▸ **Written problem**
Quote the full listing word for word.

▸ **Supplied material**
* * * *
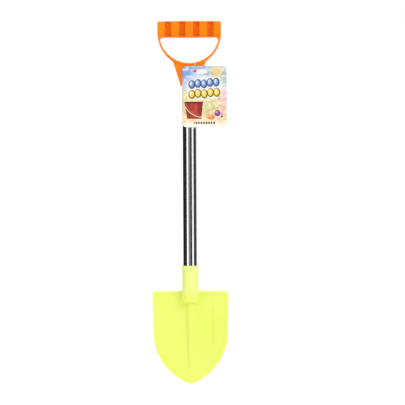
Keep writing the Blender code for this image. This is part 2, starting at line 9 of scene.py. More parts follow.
import bmesh
import bpy
import numpy as np
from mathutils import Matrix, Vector


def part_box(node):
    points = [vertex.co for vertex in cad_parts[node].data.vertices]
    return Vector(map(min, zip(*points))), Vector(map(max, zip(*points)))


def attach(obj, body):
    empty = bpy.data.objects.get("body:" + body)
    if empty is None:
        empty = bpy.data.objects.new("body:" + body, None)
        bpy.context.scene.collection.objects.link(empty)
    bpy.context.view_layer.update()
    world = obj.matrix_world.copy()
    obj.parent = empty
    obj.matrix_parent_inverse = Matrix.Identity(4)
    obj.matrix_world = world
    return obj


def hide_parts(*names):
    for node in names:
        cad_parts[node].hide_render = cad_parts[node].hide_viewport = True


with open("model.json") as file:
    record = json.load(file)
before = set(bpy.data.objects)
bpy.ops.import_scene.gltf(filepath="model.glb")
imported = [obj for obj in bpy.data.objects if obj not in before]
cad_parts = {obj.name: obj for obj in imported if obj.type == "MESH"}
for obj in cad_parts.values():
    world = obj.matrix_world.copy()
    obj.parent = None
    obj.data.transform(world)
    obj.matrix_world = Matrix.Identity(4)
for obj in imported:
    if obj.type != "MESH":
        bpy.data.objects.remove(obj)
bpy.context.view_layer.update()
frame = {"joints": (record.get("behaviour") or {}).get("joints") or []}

MM = 0.001
CARD_LOW, CARD_HIGH = (Vector(corner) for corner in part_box("tag_card"))
TUBE_LOW, TUBE_HIGH = (Vector(corner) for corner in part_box("shaft_tube"))
BLADE_LOW, BLADE_HIGH = (Vector(corner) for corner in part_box("blade"))
HANDLE_LOW, HANDLE_HIGH = (Vector(corner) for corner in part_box("handle"))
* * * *
▸ **Solution**
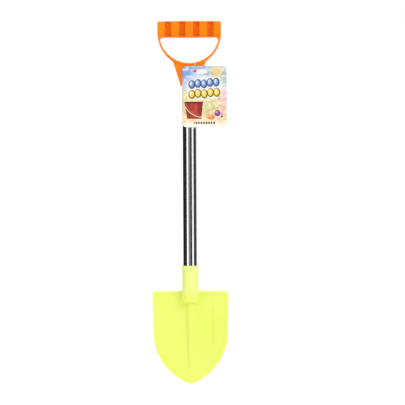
Keep writing the Blender code for this image. This is part 2, starting at line 9 of scene.py. More parts follow.
import bmesh
import bpy
import numpy as np
from mathutils import Matrix, Vector


def part_box(node):
    points = [vertex.co for vertex in cad_parts[node].data.vertices]
    return Vector(map(min, zip(*points))), Vector(map(max, zip(*points)))


def attach(obj, body):
    empty = bpy.data.objects.get("body:" + body)
    if empty is None:
        empty = bpy.data.objects.new("body:" + body, None)
        bpy.context.scene.collection.objects.link(empty)
    bpy.context.view_layer.update()
    world = obj.matrix_world.copy()
    obj.parent = empty
    obj.matrix_parent_inverse = Matrix.Identity(4)
    obj.matrix_world = world
    return obj


def hide_parts(*names):
    for node in names:
        cad_parts[node].hide_render = cad_parts[node].hide_viewport = True


with open("model.json") as file:
    record = json.load(file)
before = set(bpy.data.objects)
bpy.ops.import_scene.gltf(filepath="model.glb")
imported = [obj for obj in bpy.data.objects if obj not in before]
cad_parts = {obj.name: obj for obj in imported if obj.type == "MESH"}
for obj in cad_parts.values():
    world = obj.matrix_world.copy()
    obj.parent = None
    obj.data.transform(world)
    obj.matrix_world = Matrix.Identity(4)
for obj in imported:
    if obj.type != "MESH":
        bpy.data.objects.remove(obj)
bpy.context.view_layer.update()
frame = {"joints": (record.get("behaviour") or {}).get("joints") or []}

MM = 0.001
CARD_LOW, CARD_HIGH = (Vector(corner) for corner in part_box("tag_card"))
TUBE_LOW, TUBE_HIGH = (Vector(corner) for corner in part_box("shaft_tube"))
BLADE_LOW, BLADE_HIGH = (Vector(corner) for corner in part_box("blade"))
HANDLE_LOW, HANDLE_HIGH = (Vector(corner) for corner in part_box("handle"))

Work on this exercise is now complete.